Re: [PATCH] inotify: Increase default inotify.max_user_watches limit to 1048576

From: Amir Goldstein
Date: Tue Oct 27 2020 - 04:20:19 EST


On Mon, Oct 26, 2020 at 10:44 PM Waiman Long <longman@xxxxxxxxxx> wrote:
>
> The default value of inotify.max_user_watches sysctl parameter was set
> to 8192 since the introduction of the inotify feature in 2005 by
> commit 0eeca28300df ("[PATCH] inotify"). Today this value is just too
> small for many modern usage. As a result, users have to explicitly set
> it to a larger value to make it work.
>
> After some searching around the web, these are the
> inotify.max_user_watches values used by some projects:
> - vscode: 524288
> - dropbox support: 100000
> - users on stackexchange: 12228
> - lsyncd user: 2000000
> - code42 support: 1048576
> - monodevelop: 16384
> - tectonic: 524288
> - openshift origin: 65536
>
> Each watch point adds an inotify_inode_mark structure to an inode to be
> watched. Modeled after the epoll.max_user_watches behavior to adjust the
> default value according to the amount of addressable memory available,
> make inotify.max_user_watches behave in a similar way to make it use
> no more than 1% of addressable memory within the range [8192, 1048576].
>
> For 64-bit archs, inotify_inode_mark should have a size of 80 bytes. That
> means a system with 8GB or more memory will have the maximum value of
> 1048576 for inotify.max_user_watches. This default should be big enough
> for most of the use cases.
>

Alas, the memory usage contributed by inotify watches is dominated by the
directory inodes that they pin to cache.

In effect, this change increases the ability of a given user to use:

1048576(max_user_watches)*~1024(fs inode size) = ~1GB

Surely, inotify watches are not the only way to pin inodes to cache, but
other ways are also resource controlled, for example:
<noproc hardlimit>*<nofile hardlimit>

I did not survey distros for hard limits of noproc and nofile.
On my Ubuntu it's pretty high (63183*1048576). I suppose other distros
may have a lower hard limit by default.

But in any case, open files resource usage has high visibility (via procfs)
and sysadmins and tools are aware of it.

I am afraid this may not be the case with inotify watches. They are also visible
via the inotify fdinfo procfs files, but less people and tools know about them.

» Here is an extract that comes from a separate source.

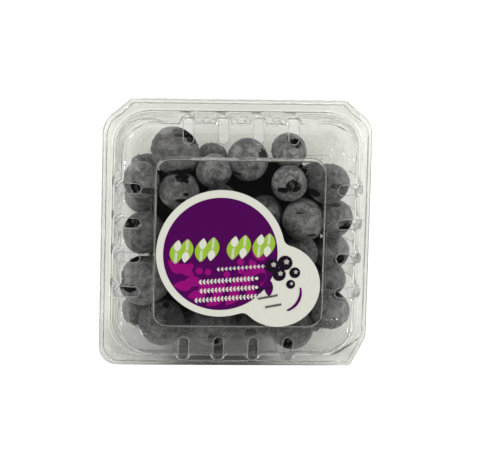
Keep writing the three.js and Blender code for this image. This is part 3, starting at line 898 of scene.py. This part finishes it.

In the end, it's a policy decision, but if you want to claim that your change
will not use more than 1% of addressable memory, it might be better to
use 2*sizeof(struct inode) as a closer approximation of the resource usage.

I believe this conservative estimation will result in a default that covers the
needs of most of the common use cases. Also, in general, a system with
a larger filesystem is likely to have more RAM for caching files anyway.

An anecdote: I started developing the fanotify filesystem watch as replacement
to inotify (merged in v5.9) for a system that needs to watch many millions of
directories and pinning all inodes to cache was not an option.

Thanks,
Amir.